Abstract

Chapter 2 charts the impact of militarization and military violence, in particular intense artillery bombardment, on civilian identities on both sides of the lines. It begins with a discussion of the Allied case, where a new form of civilian identity was clearly expressed in public representations. In both the national media and the local press, civilians at the front were represented in soldier-like terms, heroically resisting the enemy in their homes like the soldiers in the trenches nearby. Civilians at the front were urged to identify with the soldiers, but also with their local communities, which came under enemy assault. In this context, notable architectural features including churches, town halls, and cathedrals became rallying points. Private letters and censorship reports demonstrate that many civilians identified with these publicly constructed forms of identity, and used them to respond to the traumatic experience of bombardment.

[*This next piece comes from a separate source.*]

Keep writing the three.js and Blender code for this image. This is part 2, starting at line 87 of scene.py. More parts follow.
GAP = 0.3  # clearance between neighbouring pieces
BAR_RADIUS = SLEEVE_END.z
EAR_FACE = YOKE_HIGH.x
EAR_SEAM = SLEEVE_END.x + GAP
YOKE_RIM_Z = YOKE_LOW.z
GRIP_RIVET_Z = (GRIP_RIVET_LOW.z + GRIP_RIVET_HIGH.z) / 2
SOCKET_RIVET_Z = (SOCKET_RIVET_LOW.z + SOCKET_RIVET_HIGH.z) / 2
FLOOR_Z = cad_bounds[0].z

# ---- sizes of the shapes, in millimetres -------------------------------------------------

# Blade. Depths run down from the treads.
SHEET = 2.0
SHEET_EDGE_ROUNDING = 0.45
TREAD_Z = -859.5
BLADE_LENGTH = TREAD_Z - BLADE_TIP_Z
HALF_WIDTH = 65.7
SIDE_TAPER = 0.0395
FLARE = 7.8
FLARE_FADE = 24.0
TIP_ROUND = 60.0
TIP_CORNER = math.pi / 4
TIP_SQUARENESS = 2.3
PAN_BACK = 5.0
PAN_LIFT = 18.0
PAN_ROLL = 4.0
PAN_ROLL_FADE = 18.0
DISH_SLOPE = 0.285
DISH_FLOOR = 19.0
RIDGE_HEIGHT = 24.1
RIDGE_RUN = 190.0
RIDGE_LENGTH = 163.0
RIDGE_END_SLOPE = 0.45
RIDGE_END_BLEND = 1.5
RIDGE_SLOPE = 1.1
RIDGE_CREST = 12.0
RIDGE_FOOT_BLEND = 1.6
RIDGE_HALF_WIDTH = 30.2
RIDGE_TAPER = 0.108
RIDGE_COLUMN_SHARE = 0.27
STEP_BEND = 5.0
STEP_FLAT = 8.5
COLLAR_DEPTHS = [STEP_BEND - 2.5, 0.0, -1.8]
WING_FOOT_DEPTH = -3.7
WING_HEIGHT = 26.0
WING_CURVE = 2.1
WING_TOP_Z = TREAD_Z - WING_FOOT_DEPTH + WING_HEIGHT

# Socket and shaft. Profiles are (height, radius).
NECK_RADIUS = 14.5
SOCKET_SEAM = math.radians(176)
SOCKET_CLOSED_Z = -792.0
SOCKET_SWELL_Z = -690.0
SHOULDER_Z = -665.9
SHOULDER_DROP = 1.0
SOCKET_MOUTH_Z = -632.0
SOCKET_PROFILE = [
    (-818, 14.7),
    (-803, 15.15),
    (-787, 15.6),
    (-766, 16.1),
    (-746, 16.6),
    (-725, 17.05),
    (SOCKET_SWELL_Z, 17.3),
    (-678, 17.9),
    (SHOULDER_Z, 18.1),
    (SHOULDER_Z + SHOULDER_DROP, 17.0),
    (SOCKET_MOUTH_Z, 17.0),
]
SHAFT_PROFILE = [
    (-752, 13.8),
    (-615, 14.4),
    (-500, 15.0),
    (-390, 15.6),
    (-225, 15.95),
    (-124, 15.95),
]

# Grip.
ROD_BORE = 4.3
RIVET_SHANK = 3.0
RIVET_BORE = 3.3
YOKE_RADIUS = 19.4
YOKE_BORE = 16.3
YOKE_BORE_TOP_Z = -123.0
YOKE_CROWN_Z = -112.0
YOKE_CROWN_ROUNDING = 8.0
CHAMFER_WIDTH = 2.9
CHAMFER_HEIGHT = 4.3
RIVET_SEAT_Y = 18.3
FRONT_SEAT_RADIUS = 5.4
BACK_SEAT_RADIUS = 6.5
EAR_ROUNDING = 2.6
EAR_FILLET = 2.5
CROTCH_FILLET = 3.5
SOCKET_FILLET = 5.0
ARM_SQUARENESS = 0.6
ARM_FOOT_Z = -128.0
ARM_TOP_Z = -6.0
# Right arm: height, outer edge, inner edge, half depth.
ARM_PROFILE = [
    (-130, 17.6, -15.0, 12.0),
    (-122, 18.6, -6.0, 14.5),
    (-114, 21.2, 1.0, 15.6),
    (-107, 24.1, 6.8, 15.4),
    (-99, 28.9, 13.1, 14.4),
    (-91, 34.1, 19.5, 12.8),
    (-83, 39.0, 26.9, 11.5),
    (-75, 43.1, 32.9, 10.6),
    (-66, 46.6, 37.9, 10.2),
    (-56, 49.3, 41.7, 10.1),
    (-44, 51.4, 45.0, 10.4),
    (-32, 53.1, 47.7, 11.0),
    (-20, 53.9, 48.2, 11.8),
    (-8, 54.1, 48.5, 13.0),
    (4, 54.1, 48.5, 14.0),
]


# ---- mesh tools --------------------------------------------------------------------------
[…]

The result was that civilians at the front on the Allied side saw themselves as a distinct and privileged group within the national wartime community. Responses to artillery bombardment were more ambiguous under German occupation, where death and destruction came from Allied guns. The attempts of German propaganda to use bombardment to turn civilians against the Allied war effort were unsuccessful. But civilians’ reactions to Allied shelling, as they emerge in personal diaries, remained ambiguous and troubled, especially when Allied bombardment caused death and injury within the occupied populations.